Khalaf Taya n’était pas seulement un portraitiste exceptionnel, mais aussi un artiste aux multiples facettes. Lors de l’unique exposition que j’ai pu visiter à l’Atelier du Caire, je fus frappé par la puissance de ses œuvres abstraites. Comment cet homme, si profondément enraciné dans la représentation figurative, pouvait-il également exceller dans l’abstraction ? Ses toiles révélaient une maîtrise inégalée des formes et des couleurs, un monde où l’imagination prenait le pas sur la réalité.
En me renseignant davantage sur son parcours, je tombai sur une vidéo de l’écrivain Khairy Shalaby. Il y disait : « Khalaf Taya est un compagnon de toujours. Nous avons collaboré sur plusieurs projets, des romans illustrés, des sujets journalistiques, et ensemble, nous avons produit 377 portraits de figures égyptiennes créatives. J’écrivais, il dessinait. Nous avons même publié trois ouvrages dans ce cadre.
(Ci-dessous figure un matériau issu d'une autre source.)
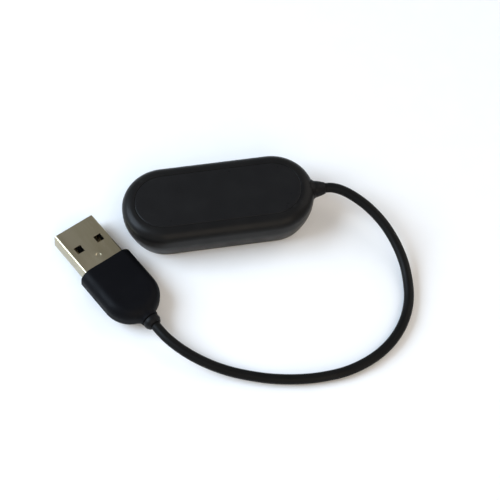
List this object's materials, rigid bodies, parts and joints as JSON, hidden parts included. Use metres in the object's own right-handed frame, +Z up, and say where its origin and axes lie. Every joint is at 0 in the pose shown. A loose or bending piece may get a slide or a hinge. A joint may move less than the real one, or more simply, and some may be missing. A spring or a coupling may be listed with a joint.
{
  "type": "charging cradle",
  "caption": "Pill-shaped charging cradle for a wristband tracker capsule, with sprung contact pins, a short round cable and a USB-A plug.",
  "frame": {"origin": "middle of the cradle on the surface that it lies on, with its open side down; the cable and plug are left out", "axes": "+X along the cradle towards the cable exit, +Z up through its closed back, +Y across it, away from the cable's loop"},
  "size_m": [0.0908, 0.0627, 0.0116],
  "materials": {
    "shell_plastic": "fine satin moulding",
    "cover_plastic": "fine satin moulding",
    "tray_plastic": "satin",
    "grip_plastic": "fine satin moulding",
    "cable_jacket": "soft satin",
    "collar_rubber": "soft satin",
    "nickel_shell": "rolled nickel plate",
    "gold_contact": "thin gold plate",
    "spring_steel": "drawn wire",
    "solder_metal": "bright, slightly grainy",
    "board_laminate": "solder resist",
    "chip_body": "ceramic",
    "pale_mould": "natural moulding",
    "carrier_nylon": "glass-filled moulding",
    "red_insulation": "extruded",
    "black_insulation": "extruded"
  },
  "bodies": {
    "cradle": {"outer_shell": "shell_plastic", "back_cover": "cover_plastic", "cradle_tray": "tray_plastic", "contact_board": "board_laminate", "fuse_chip": "chip_body", "filter_chip": "chip_body", "pogo_barrel_left": "gold_contact", "pogo_barrel_right": "gold_contact", "pogo_solder_left": "solder_metal", "pogo_solder_right": "solder_metal", "pogo_spring_left": "spring_steel", "pogo_spring_right": "spring_steel", "dock_lead_red": "red_insulation", "dock_lead_black": "black_insulation", "dock_solder_red": "solder_metal", "dock_solder_black": "solder_metal", "dock_strain_relief": "collar_rubber", "cable": "cable_jacket", "usb_shell": "nickel_shell", "contact_carrier": "carrier_nylon", "usb_contact_1": "gold_contact", "usb_contact_2": "gold_contact", "usb_contact_3": "gold_contact", "usb_contact_4": "gold_contact", "plug_solder_red": "solder_metal", "plug_solder_black": "solder_metal", "plug_lead_red": "red_insulation", "plug_lead_black": "black_insulation", "plug_inner_mould": "pale_mould", "plug_grip": "grip_plastic", "plug_strain_relief": "collar_rubber"},
    "pin_left": {"pogo_plunger_left": "gold_contact"},
    "pin_right": {"pogo_plunger_right": "gold_contact"}
  },
  "joints": [
    {"name": "pin_left_press", "type": "slide", "parent": "cradle", "child": "pin_left", "axis": [0, 0, 1], "range_m": [0, 0.001], "stiffness_N_per_m": 300, "springref_m": -0.0005, "deforming": ["pogo_spring_left"]},
    {"name": "pin_right_press", "type": "slide", "parent": "cradle", "child": "pin_right", "axis": [0, 0, 1], "range_m": [0, 0.001], "stiffness_N_per_m": 300, "springref_m": -0.0005, "deforming": ["pogo_spring_right"]}
  ]
}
Khalaf, bien qu’étant un réaliste hors pair, savait aussi combiner l’abstrait et le figuratif avec une telle aisance. Ses œuvres, bien que réalistes, respirent une magie indéniable. Il avait cette capacité unique de jouer avec les nuances d’une seule couleur, créant des tonalités d’une richesse infinie. »
Sa femme, l’artiste Nadia Khalaf, évoque ses souvenirs avec une profonde tendresse. « Khalaf est né à Sohag, mais son certificat de naissance ne fut délivré que quarante jours plus tard. Fait surprenant, son véritable jour de naissance coïncide avec celui de sa mort, le 23 septembre. »
Elle poursuit en racontant son enfance à Alexandrie, dans le quartier d’Al-Attarine, un endroit où vivaient Grecs, Arméniens et autres communautés étrangères. Ce quartier, célèbre pour ses boutiques d’antiquités et ses peintres, fut sa première école d’art.
D’une grande générosité, Khalaf ne manquait jamais une occasion de soutenir ses amis. L’écrivain Ahmed Bahgat, directeur de la revue *Radio et Télévision*, l’avait fait revenir d’Arabie Saoudite pour travailler comme dessinateur dans la revue. Khalaf y devint ensuite directeur artistique, puis rédacteur en chef, ouvrant les portes de la revue aux créateurs du sud de l’Égypte, leur offrant une plateforme pour briller.
À titre personnel, je fis la connaissance de Khalaf à la faculté des Beaux-Arts d’Alexandrie, où il rendait visite à des amis. Ce fut le début de notre relation, une amitié qui aboutit à notre mariage. Nous avons eu deux fils : Ahmed, diplômé des Beaux-Arts et aujourd’hui dessinateur pour *Youm7*, et Rami, diplômé en journalisme et responsable d’une rubrique dans un site émirati.
Aujourd’hui, son héritage artistique et son souvenir perdurent. Sa femme continue de partager ses œuvres sur les réseaux sociaux, permettant aux jeunes générations de découvrir son art et son âme créatrice. Ses amis et admirateurs se réjouissent de chaque nouvelle exposition qui célèbre un homme dont l’œuvre demeure vivante, vibrant encore parmi nous.